The company, an online marketplace connecting travellers to photographers around the world to capture special moments and memories, seems to be well on the way to writing itself a bestseller as it steps into the next stage of its growth and development.

From a solo effort three years ago that offered services with photographers in 18 cities, Flytographer’s 10 full-time staff now connect vacationers with more than 400 photographers in more than 200 cities around the world.

The company offers a robust technical booking system and sophisticated distribution network, through partnerships with high-end hotels and such companies as Expedia, that will see it pull in more than $2 million in revenue this year.

Smith said this translates to more than 6,500 per cent growth since it launched.

“Honestly, I always thought it would take off, even in the early days when I didn’t think it was going as fast as I thought it should be,” she said. “But I always thought it would be something people would love.

“My early customers confirmed that.”

The success happened as a result of marketing and getting the word out, which resulted in plenty of media coverage — including mentions by Oprah, Condé Nast Traveler and Forbes.

Now it’s about building on that early success and scaling up.

“I think we are just getting started,” Smith said. “The biggest thing for us at this stage is we have proven the mode — we know it works and people love it. Now it’s a land grab.”

It’s an enviable position that not every start-up reaches.

Start-up culture has very much taken hold in Victoria and other high-tech hubs in North America, but many would-be entrepreneurs don’t see the dark side of the game.

“Being a start-up has become a mainstream aspiration of so many, and why wouldn’t it? You’re independent, control your own fate. You’re clever and well-rewarded. It’s romanticized to some degree,” said Dan Gunn, chief executive of the Victoria Innovation, Advanced Technology and Entrepreneurship Council, which runs an accelerator program for start-up firms that need mentorship, coaching and direction.

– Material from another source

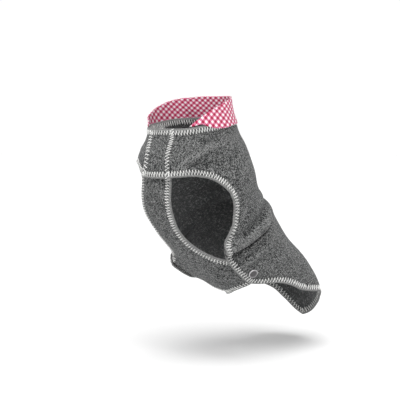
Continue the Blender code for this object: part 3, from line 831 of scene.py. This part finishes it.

Gunn said the problem is that most start-ups will stumble and it’s a tough slog to establish a business.

“It can be very hard, and you have to ask yourself: How long do you want to eat Kraft Dinner and own a bus pass?” he said.

And many never make it.

Since the accelerator program was launched in the spring of 2012, VIATEC has had 300 companies apply. Of those, 180 were interviewed to determine their suitability, less than 100 were accepted and only 60 are still going concerns.

Flytographer is one of the 60.

“Nicole was a star,” Gunn said. “Her ability to stay focused and to build on a vision was exceptional, and her coachability was one of the keys to her success.

“The ones that succeed are the ones that listen, work hard and adapt — and put the time in.”

Smith knows there’s still plenty to do.

“There’s a lot coming up for us,” she said, noting they are rolling out a new booking platform and constantly looking to expand their distribution network.

She said the firm will be spurred along by the new space, which has added a bolt of energy to her team.

“I’m seeing the impact that space has on a team. I’ve never seen the team more motivated,” she said.